Teufelsmühle

Teufelsmühle
Teufelsmühle

"Teufelsmühle", Mani Beckmann, 2006, Bastei Lübbe

 

"Teufelsmühle" ist ein historischer Roman, der zwei Handlungsstränge hat. Schauplatz beider Erzählungen ist die Stadt Ahlbeck im Münsterland, nahe der holländischen Grenze, bzw. die nähere Umgebung, ein Moorgebiet, in dem die besagte Mühle angesiedelt ist.

 

Handlung 1 spielt im 16. Jahrhundert, wobei es im wesentlichen um die Feindschaft zweier Familien geht, der armen Vortkamps und der wohlhabenden Gerwings. Der alkoholkranke Geert Vortkamp ist vom Müller zum Schäfer abgestiegen und vernachlässigt seinen aufgeweckten zehnjährigen Sohn Ambros, der der Protagonist der Erzählung im 16. Jahrhundert ist.

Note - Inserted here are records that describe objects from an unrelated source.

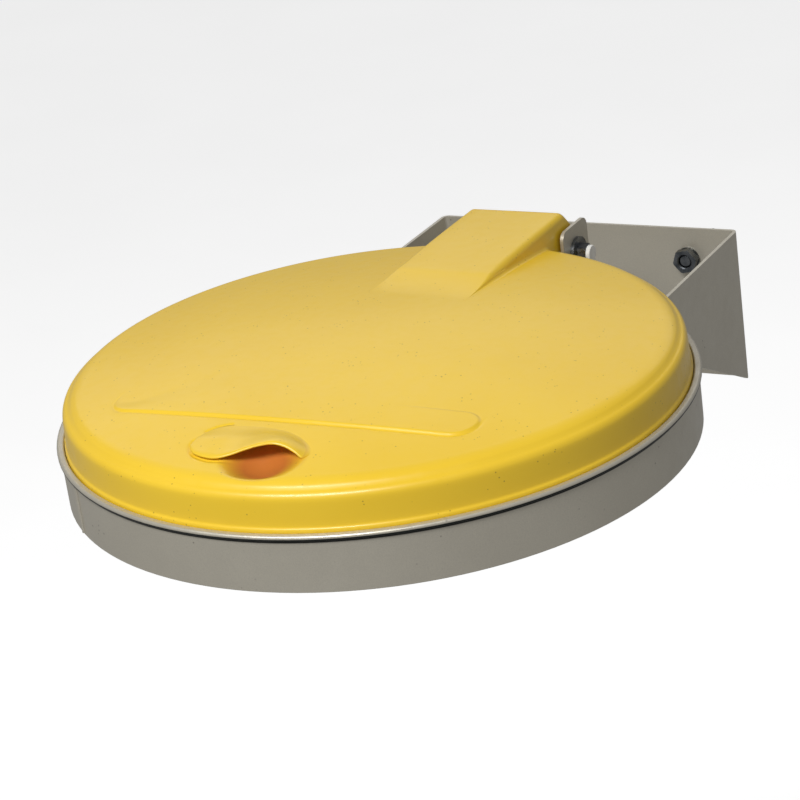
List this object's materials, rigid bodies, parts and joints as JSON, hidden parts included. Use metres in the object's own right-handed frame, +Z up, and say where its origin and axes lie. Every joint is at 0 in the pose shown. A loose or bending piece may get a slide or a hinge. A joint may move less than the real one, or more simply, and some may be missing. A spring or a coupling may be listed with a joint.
{
  "type": "wall-mounted waste sack holder",
  "caption": "Wall-mounted waste sack holder: folded steel bracket, round steel ring with a drop-in clamping hoop, and a hinged moulded lid with a finger grip.",
  "frame": {"origin": "centre of the wall bracket's back face, on the wall", "axes": "+Z up, +Y into the wall, the ring and lid face -Y"},
  "size_m": [0.43, 0.605, 0.169],
  "materials": {
    "painted_steel": "satin",
    "zinc_steel": "satin",
    "lid_plastic": "gloss",
    "nylon": "satin",
    "rubber": "matte"
  },
  "bodies": {
    "holder": {"wall_bracket": "painted_steel", "ring_band": "painted_steel", "seam_weld": "painted_steel", "bracket_welds": "painted_steel", "hinge_bracket": "painted_steel", "hinge_welds": "painted_steel", "wall_studs": "zinc_steel", "anchor_clips": "zinc_steel", "wall_washers": "zinc_steel", "wall_nuts": "zinc_steel", "hinge_bolt": "zinc_steel", "hinge_washers": "zinc_steel", "hinge_nut": "zinc_steel", "bolt_cap": "nylon"},
    "lid": {"lid_shell": "lid_plastic", "lid_grip": "lid_plastic", "hinge_sleeve": "zinc_steel", "hinge_bushes": "nylon"},
    "hoop": {"sack_hoop": "painted_steel", "grip_strip": "rubber"}
  },
  "joints": [
    {"name": "lid_hinge", "type": "hinge", "parent": "holder", "child": "lid", "pos_m": [0, -0.108, 0.0775], "axis": [-1, 0, 0], "range_deg": [0, 100]},
    {"name": "hoop_lift", "type": "slide", "parent": "holder", "child": "hoop", "axis": [0, 0, 1], "range_m": [0, 0.012]}
  ]
}
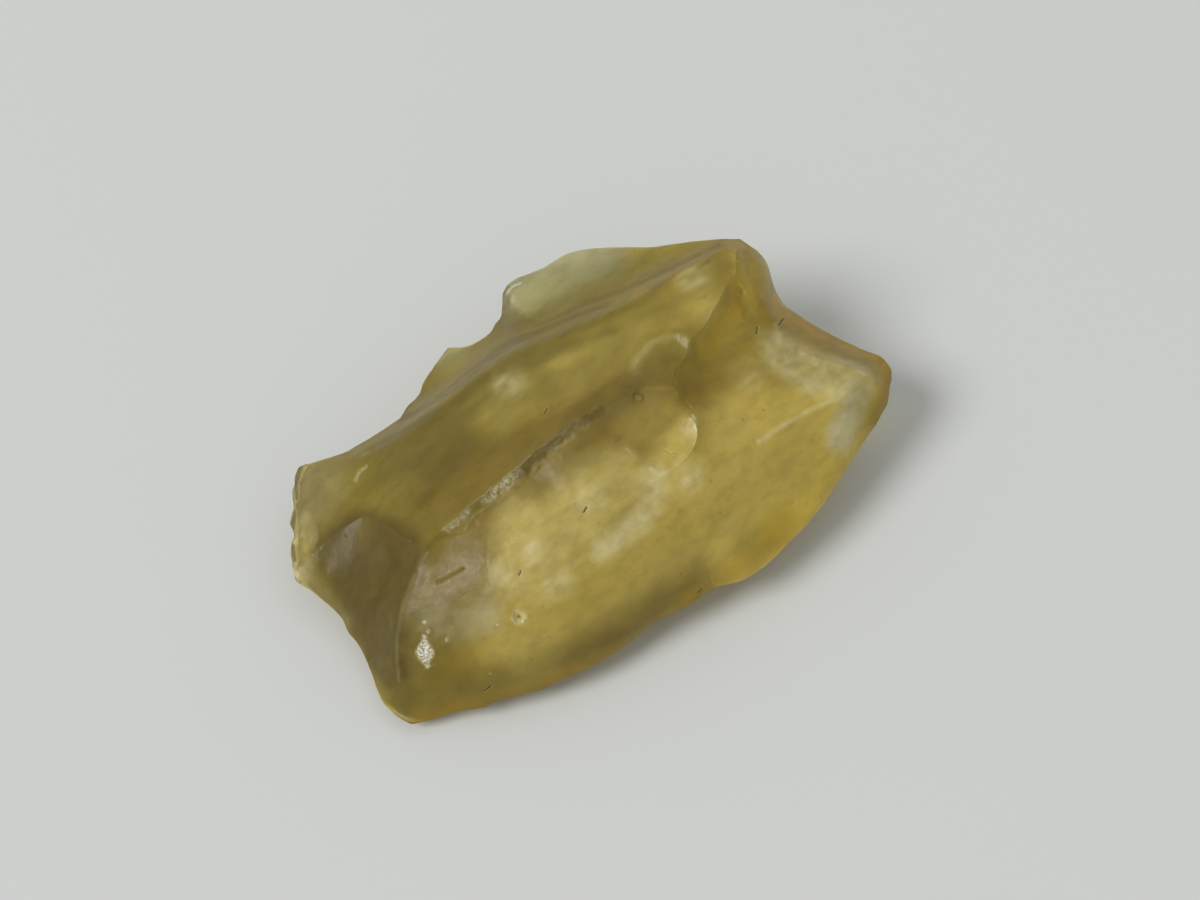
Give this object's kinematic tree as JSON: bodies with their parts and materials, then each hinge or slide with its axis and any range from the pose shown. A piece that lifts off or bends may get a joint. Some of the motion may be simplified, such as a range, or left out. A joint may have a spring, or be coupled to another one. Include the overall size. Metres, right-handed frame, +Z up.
{
  "type": "raw desert glass",
  "caption": "Raw chunk of translucent yellow-brown natural glass with conchoidal faces, a stepped ledge, a thin back flange and a flat fracture face to rest on.",
  "frame": {"origin": "middle of the bounding box seen from above, at the height of the resting face", "axes": "+X along the stone's long side towards the pointed prow, +Y towards the thin back flange, +Z up"},
  "size_m": [0.0508, 0.0334, 0.0169],
  "materials": {
    "glass": "translucent yellow to olive-brown glass, wind-frosted satin surface with milky clouds"
  },
  "bodies": {
    "root": {"desert_glass": "glass"}
  },
  "joints": []
}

Lubbert Gerwing ist der Schulze am Ort; Geert Vortkamp steht in seiner Schuld und ist von ihm abhängig.

 

In die Verstrickungen der beiden Familien webt sich die Geschichte der Wiedertäufer, einer reformatorischen Konfession, die damals in Münster aktiv war. Der Roman gibt einen faszinierenden Einblick in das Weltbild dieser Konfession, welche die Kindertaufe ablehnte, und erzählt, wie die Wiedertäufer damals von den konservativen Kirchenkreisen bekämpft und unterdrückt wurden.

 

Handlung 2 begibt sich im 19. Jahrhundert; ein Nachfahre der Vortkamps, der junge Hermann, reist nach Ahlbeck, um dort als frischgebackener Altertumsforscher Ausgrabungen vorzunehmen. Da er nicht in der Gegend aufgewachsen ist, ist er nicht mit den Verhältnissen vertraut und erkundet erst nach und nach seine Wurzeln. Dabei ist ihm sein geheimnisvoller Großonkel Johann, der einsam im Moor lebt und geistseherisch veranlagt ist, zunächst wenig hilfreich; aber allmählich kommen sich die beiden Verwandten näher. Auch die Nachfahren der Gerwings sind noch am Ort, immer noch wohlhabend und, wie gehabt, nicht gut auf Vortkamps zu sprechen. Allerdings verliebt sich nun Hermann Vortkamp ausgerechnet in die jüngste Tochter des Schulzen Antonius Gerwing, Lisbeth...

 

Mani Beckmann verwebt die beiden Erzählungen elegant miteinander. Die Geheimnisse, die die erste Handlung aufwirft, werden teilweise in der zweiten Geschichte gelöst. Der Autor setzt eine Fülle von Stilmitteln ein, arbeitet mit Rückblenden, gestaltet die Handlung teilweise als Brief oder als Tagebuch, was den Roman sehr lebendig macht. Vor allem führt er eine Vielzahl von Personen ein, welche recht genau charakterisiert werden. Die Geschichten wimmeln nur so von Motiven wie Geheimgängen, Hünengräbern, Gespenstern, geheimen Zeichen und Inschriften usw. Die nächtliche Erscheinung eines Geisterpferdes im Moor mag man als Reminiszenz an Theodor Storms "Schimmelreiter" deuten. Allerdings sind die Szenen im Moor trotzdem nicht so gruselig geraten, wie vielleicht vom Autor gewünscht. Dafür hat er ausgezeichnet herausgearbeitet, wie sich die Mentalitäten der Menschen im Deutschland des 16. und 19. Jahrhunderts unterschieden: Die ersteren werden als recht abergläubisch, derb und ungehobelt dargestellt, aber keineswegs so übertrieben grausam und brutal, wie man es von vielen anderen historischen Romanen kennt. Letztere zeigen sich eher als gebildet, fortschrittsgläubig und teils romantisch (vor allem das Liebespaar), wie es wohl dem 19. Jahrhundert tatsächlich entsprach.

 

"Teufelsmühle" ist sehr lebendig geschrieben und durchaus spannend; wer sich von einer äußerst verwickelten Handlung gut unterhalten fühlt, liegt mit diesem Buch richtig. Allerdings könnte die Vielzahl an Charakteren und die große Ausführlichkeit so mancher Beschreibung auf den Leser ermüdend wirken. Es ist schade, dass Mani Beckmann das Schicksal von Ambros' verschwundener Mutter, Euphemia, nicht aufklärt, aber eventuell will er auf diesem Rätsel eine Fortsetzung des Romanes aufbauen. An guten Einfällen für eine neue Geschichte mangelt es ihm bestimmt nicht.